Combiner (Optional):
- A combiner function can be used to perform partial aggregation or filtering on the intermediate key-value pairs before the shuffle phase.
- This can reduce the amount of data transferred across the network and improve performance.

Apache Spark

Apache Spark is a fast and general-purpose cluster computing system for big data analytics.
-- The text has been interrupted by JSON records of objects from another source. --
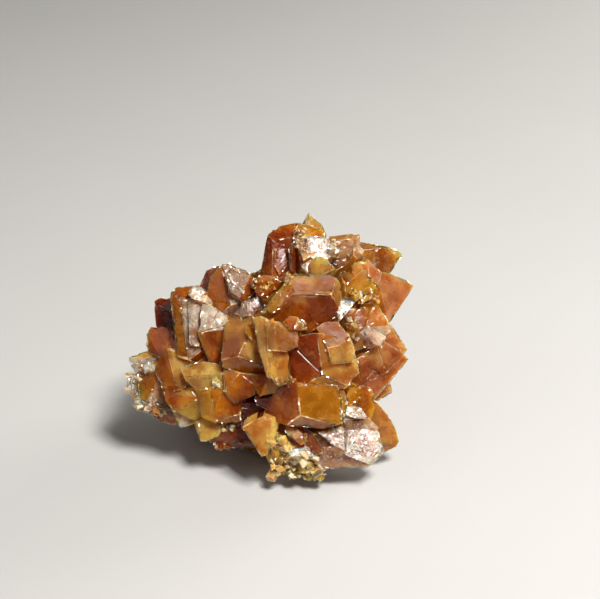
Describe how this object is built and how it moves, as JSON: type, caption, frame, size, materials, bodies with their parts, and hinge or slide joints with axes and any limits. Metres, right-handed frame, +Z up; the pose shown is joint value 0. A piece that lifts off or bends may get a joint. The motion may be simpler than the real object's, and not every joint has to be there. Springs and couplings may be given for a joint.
{
  "type": "calcite crystal cluster",
  "caption": "Honey-orange calcite cluster: blocky and bladed see-through crystals grown together, cut flat below to stand on a shelf or in a display.",
  "frame": {"origin": "on the flat foot's plane, under the middle of the cluster's box", "axes": "+X along the width, to the right of someone who looks at the showing side; -Y towards that side; +Z up, away from the flat foot"},
  "size_m": [0.0598, 0.0476, 0.0469],
  "materials": {
    "honey_calcite": "glossy, part see-through honey-orange calcite with frosted faces"
  },
  "bodies": {
    "root": {"calcite_cluster": "honey_calcite"}
  },
  "joints": []
}
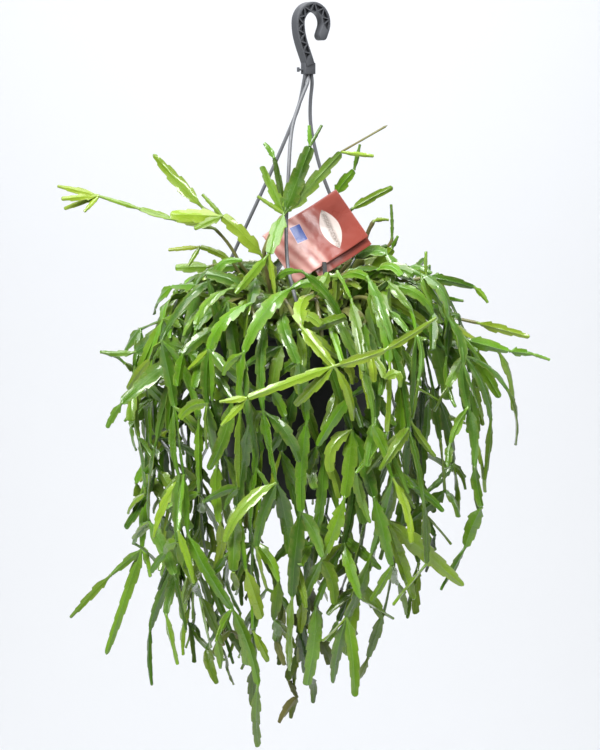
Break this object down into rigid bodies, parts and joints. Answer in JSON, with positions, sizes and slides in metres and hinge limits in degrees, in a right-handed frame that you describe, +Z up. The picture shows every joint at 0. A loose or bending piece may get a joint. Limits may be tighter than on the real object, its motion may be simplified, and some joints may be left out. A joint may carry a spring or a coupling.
{
  "type": "hanging potted plant",
  "caption": "Chain cactus with long trailing flat jointed stems in a round plastic hanging pot with a rod hanger, a hook and a folded plant label.",
  "frame": {"origin": "the point inside the hook's bend that rests on a rail or a nail", "axes": "+Z up, +X to the viewer's right as the picture shows it, -Y towards the viewer"},
  "size_m": [0.4401, 0.2812, 0.6643],
  "materials": {
    "hanger_hook": "moulded grey plastic, half matt",
    "hanger_rod": "smooth grey plastic",
    "pot": "moulded charcoal plastic, half matt",
    "soil": "loose dark potting mix with bark and pale grains",
    "plant_label": "glossy printed card, dull red",
    "label_stake": "dark plastic",
    "stem": "waxy fleshy green, firm and half glossy"
  },
  "bodies": {
    "root": {"hanger_hook": "hanger_hook", "hanger_rod_left": "hanger_rod", "hanger_rod_front": "hanger_rod", "hanger_rod_right": "hanger_rod", "pot": "pot", "soil": "soil", "plant_label": "plant_label", "label_stake": "label_stake", "stem_left_spray": "stem", "stem_left_arch": "stem", "stem_left_low": "stem", "stem_left_paddle": "stem", "stem_centre_fan": "stem", "stem_behind_label": "stem", "stem_right_curl": "stem", "stem_right_pair": "stem", "stem_right_arm": "stem", "stem_right_bar": "stem", "stem_right_spray": "stem", "stem_right_wand": "stem", "stem_right_droop": "stem", "stem_front_sweep": "stem", "stem_front_fork": "stem", "stem_left_broad": "stem", "stem_left_shelf": "stem", "stem_front_bar": "stem", "stem_left_tail": "stem", "stem_right_tail": "stem", "stem_01": "stem", "stem_02": "stem", "stem_03": "stem", "stem_04": "stem", "stem_05": "stem", "stem_06": "stem", "stem_07": "stem", "stem_08": "stem", "stem_09": "stem", "stem_10": "stem", "stem_11": "stem", "stem_12": "stem", "stem_13": "stem", "stem_14": "stem", "stem_15": "stem", "stem_16": "stem", "stem_17": "stem", "stem_18": "stem", "stem_19": "stem", "stem_20": "stem", "stem_21": "stem", "stem_22": "stem", "stem_23": "stem", "stem_24": "stem", "stem_25": "stem", "stem_26": "stem", "stem_27": "stem", "stem_28": "stem", "stem_29": "stem"}
  },
  "joints": []
}
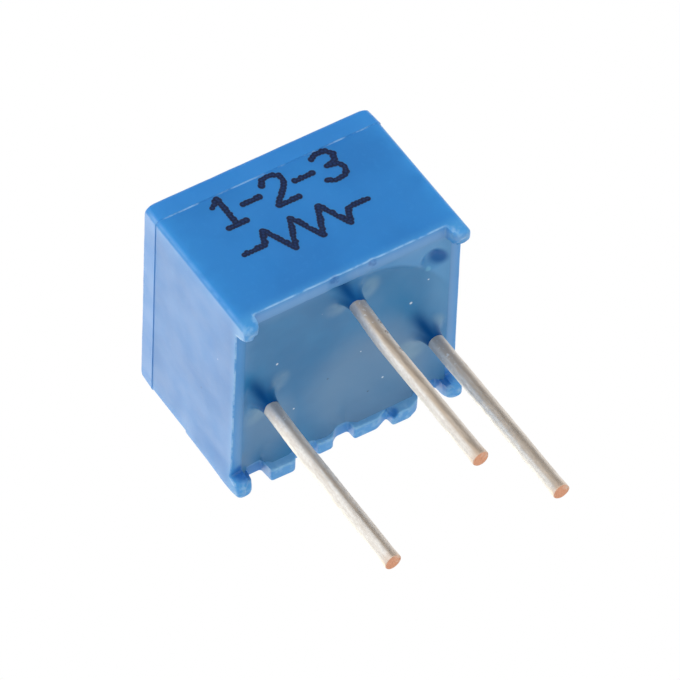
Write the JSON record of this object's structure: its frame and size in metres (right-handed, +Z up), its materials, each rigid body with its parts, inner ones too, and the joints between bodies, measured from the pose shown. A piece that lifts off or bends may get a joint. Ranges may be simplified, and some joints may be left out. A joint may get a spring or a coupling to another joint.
{
  "type": "trimmer potentiometer",
  "caption": "Small sealed square trimmer potentiometer for a printed board: blue moulded housing, slotted rotor on top, round pins through an epoxy-filled underside.",
  "frame": {"origin": "middle of the seating plane that the feet's tips lie in, where the rotor's axis meets the board", "axes": "+Z up through the rotor, -Z along the pins into the board, -Y towards the marked face and pin 2, +X from pin 1 to pin 3"},
  "size_m": [0.007, 0.0068, 0.0108],
  "materials": {
    "blue_moulding": "fine satin moulded plastic with soft scuffs",
    "marking_ink": "dark navy dots of marking ink",
    "rotor_moulding": "satin moulded plastic",
    "seal_rubber": "smooth silicone rubber",
    "contact_spring": "rolled spring alloy",
    "ceramic": "fired white alumina",
    "resistive_film": "glassy dark thick film",
    "contact_film": "fired silver-palladium film",
    "tinned_copper": "dull hot-tinned copper wire with bare cut ends",
    "solder": "bright solder",
    "potting_epoxy": "glossy cured epoxy, faintly cloudy"
  },
  "bodies": {
    "case": {"housing": "blue_moulding", "o_ring": "seal_rubber", "substrate": "ceramic", "resistive_track": "resistive_film", "collector_pad": "contact_film", "end_pad_1": "contact_film", "end_pad_3": "contact_film", "pin_1": "tinned_copper", "pin_2": "tinned_copper", "pin_3": "tinned_copper", "solder_1": "solder", "solder_2": "solder", "solder_3": "solder", "epoxy_seal": "potting_epoxy"},
    "adjuster": {"rotor": "rotor_moulding", "wiper": "contact_spring"}
  },
  "joints": [
    {"name": "adjuster_turn", "type": "hinge", "parent": "case", "child": "adjuster", "pos_m": [0, 0, 0.00365], "axis": [0, 0, 1], "range_deg": [-120, 120]}
  ]
}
It offers several advantages over Hadoop MapReduce:

Resilient Distributed Datasets (RDDs)

Immutable, partitioned collections of records cached in memory for faster processing.
Fault-tolerant through lineage and automatic recomputation of lost partitions.

In-Memory Processing

Spark processes data in memory, avoiding expensive disk I/O operations.
Suitable for iterative algorithms and real-time streaming workloads.

Spark Components

Spark Core: Provides RDDs and parallel processing capabilities.
Spark SQL: Structured data processing with SQL-like queries.
Spark Streaming: Real-time streaming data processing.
MLlib: Machine learning algorithms and utilities.
GraphX: Graph processing and analysis.

Advantages over Hadoop MapReduce

Faster processing due to in-memory computation.
Supports iterative and interactive workloads.
Integrated libraries for SQL, streaming, machine learning, and graph processing.
Simplified programming model with RDDs and high-level APIs.

Deployment Modes

Standalone Mode: Spark manages its own cluster resources.
YARN Mode: Spark runs on top of Hadoop YARN for resource management.
Kubernetes Mode: Spark runs on Kubernetes for container orchestration.

Spark Architecture

Driver: Coordinates the execution of Spark applications.
Executors: Run tasks and cache data on worker nodes.
Cluster Manager: Allocates resources (e.g., YARN, Kubernetes, Mesos).

Hadoop and Spark are complementary technologies, with Hadoop providing a robust distributed file system and batch processing capabilities, while Spark offers faster in-memory processing and advanced analytics capabilities.